The man responsible for that is David Moser, the one-man landscape architecture department of New Haven city government. Although he is deployed in City Plan, almost all of Moser’s work is for the parks department, where over the last ten years he has presided over, among other projects, renovations of playgrounds and parks, of which Galvin Park is the latest.
The feature, of which he seemed most pleased — certainly the kids were — is the “splash pad.” It’s a sloped square with tall multi-colored poles, some spouting as well as sprouting aquatic sun flowers, showering down water at different levels of spray and volume. “They’re much simpler to maintain than swimming pools,” Moser said. The way it works, as demonstrated by Galvin great granddaughter Jayden (pictured below), is you press that rubberized button at the top of the blue pole, and that sets the water showers going.

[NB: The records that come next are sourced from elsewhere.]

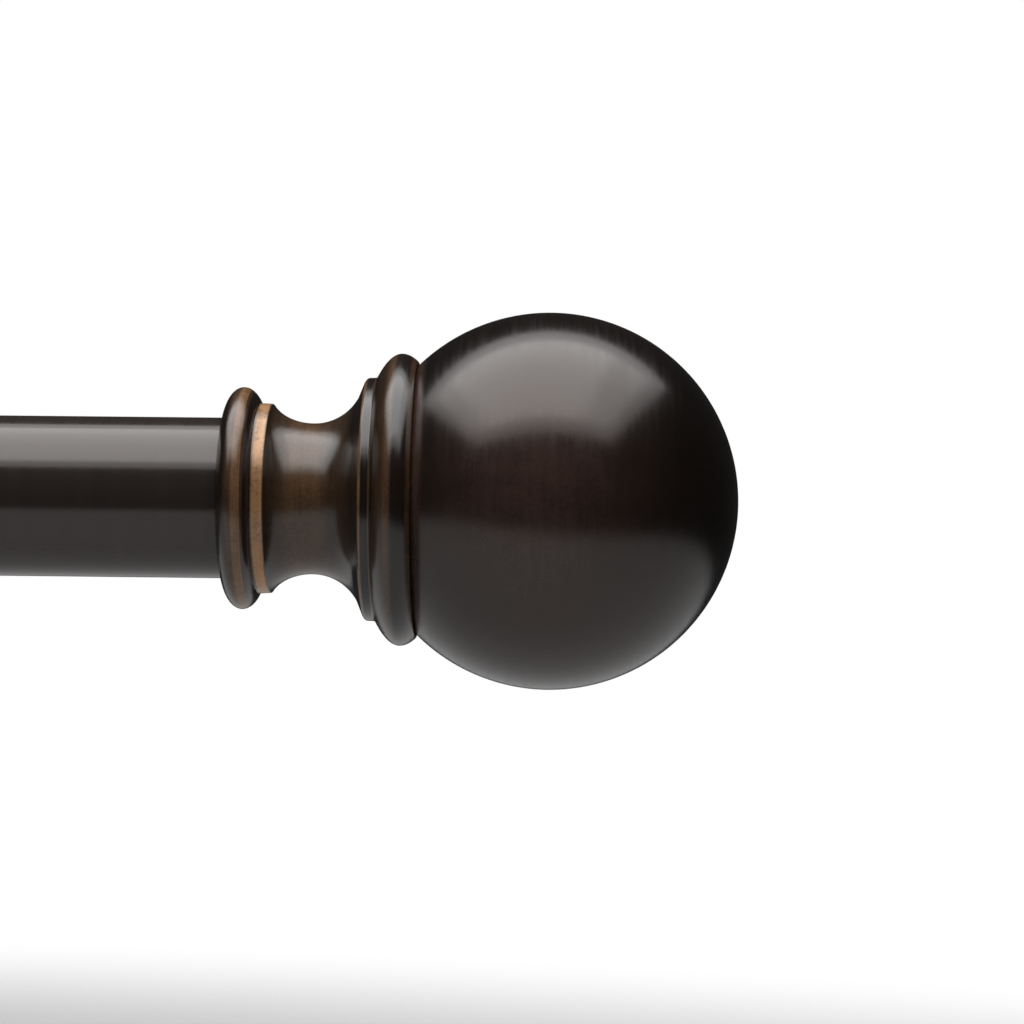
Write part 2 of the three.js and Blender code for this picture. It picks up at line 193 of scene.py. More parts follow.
def group_tree(name, inputs, outputs):
    tree = bpy.data.node_groups.new(name, "ShaderNodeTree")
    for label, kind, value in inputs:
        socket = tree.interface.new_socket(label, in_out="INPUT", socket_type="NodeSocket" + kind)
        if value is not None:
            socket.default_value = value
    for label, kind in outputs:
        tree.interface.new_socket(label, in_out="OUTPUT", socket_type="NodeSocket" + kind)
    return tree, tree.nodes.new("NodeGroupInput").outputs, tree.nodes.new("NodeGroupOutput").inputs


def use(tree, group, **inputs):
    node = add(tree, "Group", node_tree=group)
    for name, value in inputs.items():
        fill(tree, node.inputs[name.replace("_", " ")], value)
    return node.outputs


print("node helpers ready")

# %% [markdown]
# ## The studio
#
# Glossy dark paint is lit by what it reflects. One large soft box overhead draws the long highlight on the
# tube and the wide one on the ball, the dark room in front leaves the band below it, and the pale floor
# lifts the underside. A real soft box is brightest in the middle and dim at its rim, so it is made of
# three, one inside another. The backdrop is white for the camera only, so that it doesn't wash the paint
# out.

# %% Light the studio
LAMP_HEIGHT = 1.2
NEST = 0.01  # how far above or below the first box the others hang


def soft_box(name, sideways, away, height, radiance):
    """A rectangle facing down. sideways and away say where its edges are, from above the ball, in metres."""
    left, right = sideways
    front, back = away
    data = bpy.data.lights.new(name, "AREA")
    data.shape = "RECTANGLE"
    data.size, data.size_y = right - left, back - front
    data.energy = radiance * math.pi * data.size * data.size_y
    lamp = bpy.data.objects.new(name, data)
    lamp.location = ball_middle + Vector(((left + right) / 2, (front + back) / 2, height))
    lamp.visible_camera = False
    scene.collection.objects.link(lamp)
    print(name, round(data.size, 2), "by", round(data.size_y, 2), "m, radiance", radiance)


soft_box("soft_box", (-1.35, 0.95), (-0.98, 0.5), LAMP_HEIGHT, radiance=1.5)
soft_box("soft_box_middle", (-1.0, 0.5), (-0.98, 0.5), LAMP_HEIGHT - NEST, radiance=1.25)
soft_box("soft_box_spill", (-1.61, 1.2), (-1.38, 0.8), LAMP_HEIGHT + NEST, radiance=1.9)

# %% Paint the backdrop
WHITE = (1, 1, 1, 1)
ROOM_GLOW = 0.02

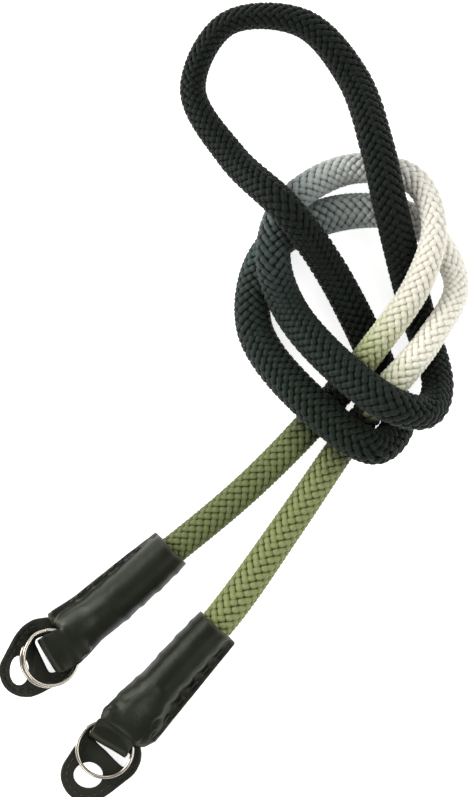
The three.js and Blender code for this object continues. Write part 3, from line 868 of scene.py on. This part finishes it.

“You can alter the flow, the timer, whatever configuration. It’s all amazingly trouble free. Our only problem is with the start button that at times gets vandalized. So we repalce it.”
And was it working on this particular project? “Well, the city moves, you know, slowly, but this went along fine. There are so many competing requests, you know, but Alderman Perez really led the way in securing the funding. We were able also to put in a few interesting features,” and he pointed to the wrought-iron fence, “like that additional detailing, which is nice. And we’re going to put a formal plaque as well that tells a little of John Galvin’s life and contributions, but it isn’t fabricated yet.”
The city has many other splash pads, Moser said, which are manufactured by a Canadian company, the largest being in Lighthouse Point Park. Moser said there’s another in Edgewood Park, a much older version near the sundial, and newer ones at Kensington Park, one at the Ann Street Park. The newest splash pad is coming to Newhallville at Ivy and Butler Streets, behind Lincoln-Basset School.
Would John Galvin approve of the frolicking in the park named in his honor?
“Oh, this really shows his legacy. The idea that one individual can really make a difference, and that it goes on. I’m sure he’s looking down,” said Mary Galvin, “and smiling.”